How do you want your optimizer to respond when one of the values
in W2 suddenly makes a discrete jump from 2 to 1?

To illustrate my point, here is a “work around”:

Replace W2 = torch.argmax (W1, dim = 3).float()
with W2 = 0.0 * torch.sum (W1, dim = 3).float().

Backpropagation will now work (but all of your gradients will be zero).

softmax() is a smooth (differentiable) approximation to the one-hot
encoding of argmax(). But this comment will only be helpful if you
understand the conceptual role you want the piece-wise constant (not
usefully differentiable) W2 values to play in your network training.

Good luck.

K. Frank

1 Like

I have two networks that are trained together. The networks are in series, i.e. output of one is the input of the other. Upstream network is solving a classification problem for graph edge types [Batch, node, node, class]. What you see is my downstream network: it takes in output of the upstream W, applies Softmax to turn them into probabilities W1, and then I want to turn them into either a one-hot vector or class labels W2 before reshaping and feeding it to the linear layer dec_fc_5.

Hello Blade!

Once you turn the output of your upstream network into a one-hot
vector or a class label, you have done something that is not
differentiable and that breaks backpropagation.

So … You have to do something else.

Why not just pass the output of your upstream directly to your
downstream network (i.e., directly to fc_5)?
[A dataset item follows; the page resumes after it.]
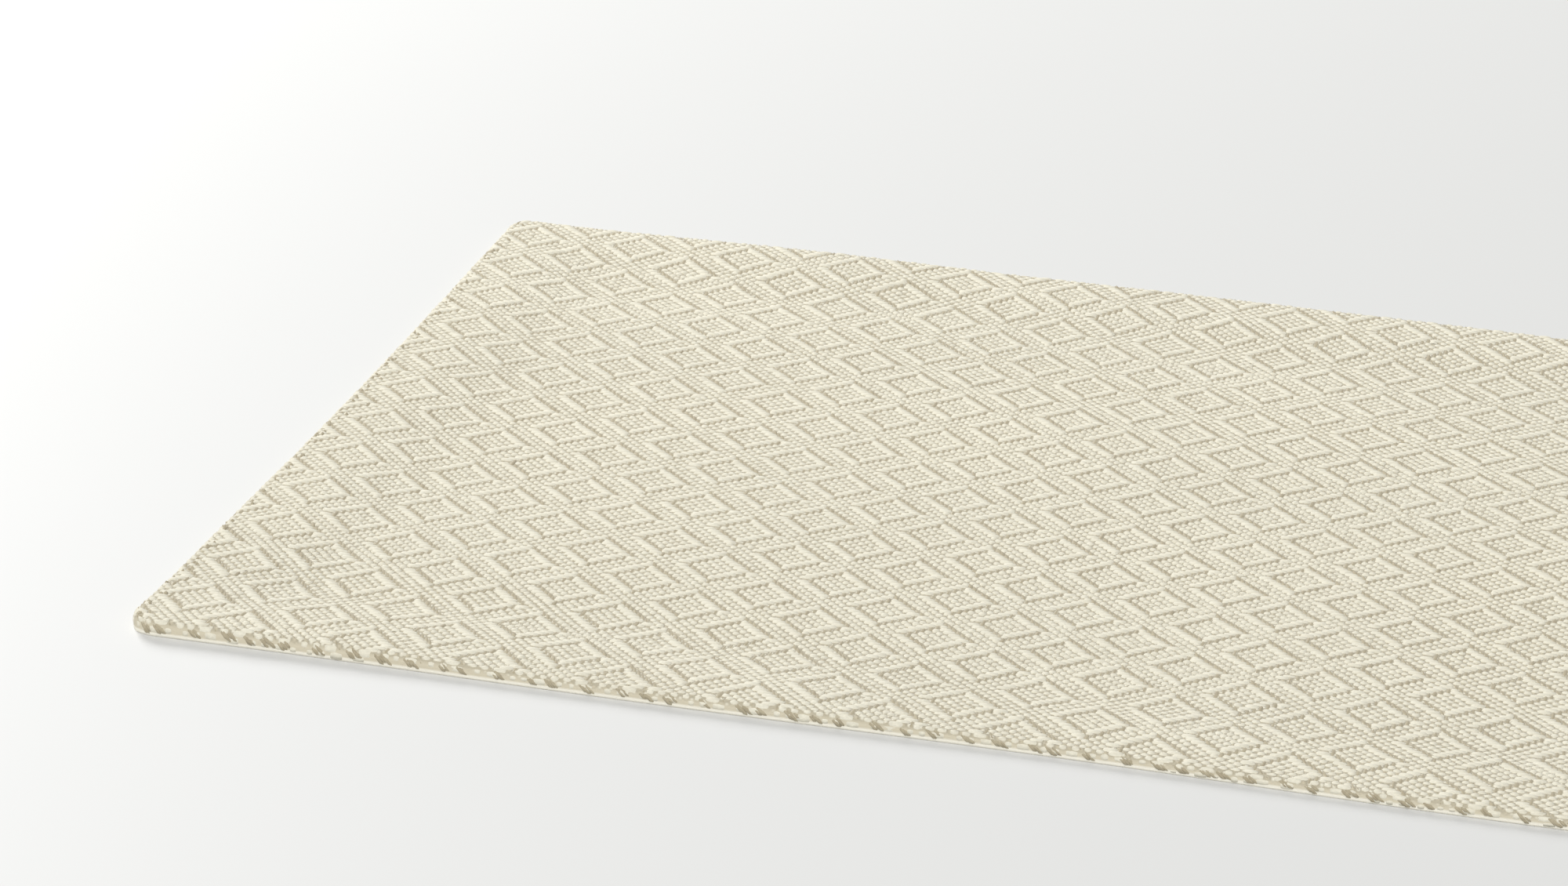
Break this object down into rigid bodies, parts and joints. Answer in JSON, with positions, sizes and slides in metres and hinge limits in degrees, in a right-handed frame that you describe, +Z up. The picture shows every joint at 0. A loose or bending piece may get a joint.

What breaks?

If the output of your upstream network comes directly from a Linear
without any subsequent activation function, you will want an activation
function in between. How about relu() or sigmoid() (or even

If passing a one-hot vector to your downstream vector makes the
most sense (ignoring the fact that it isn’t differentiable), perhaps you
should consider my observation that softmax() is a differentiable
approximation to the one-hot encoding of argmax().

You can sharpen this result – making softmax() “less soft” – by
scaling its argument, e.g., softmax (scale * W1). As scale is
increased to approach +inf, the result of softmax (scale * W1)
will approach one_hot (argmax (W1)).


K. Frank

That makes sense, thank you very much for your thorough explanation!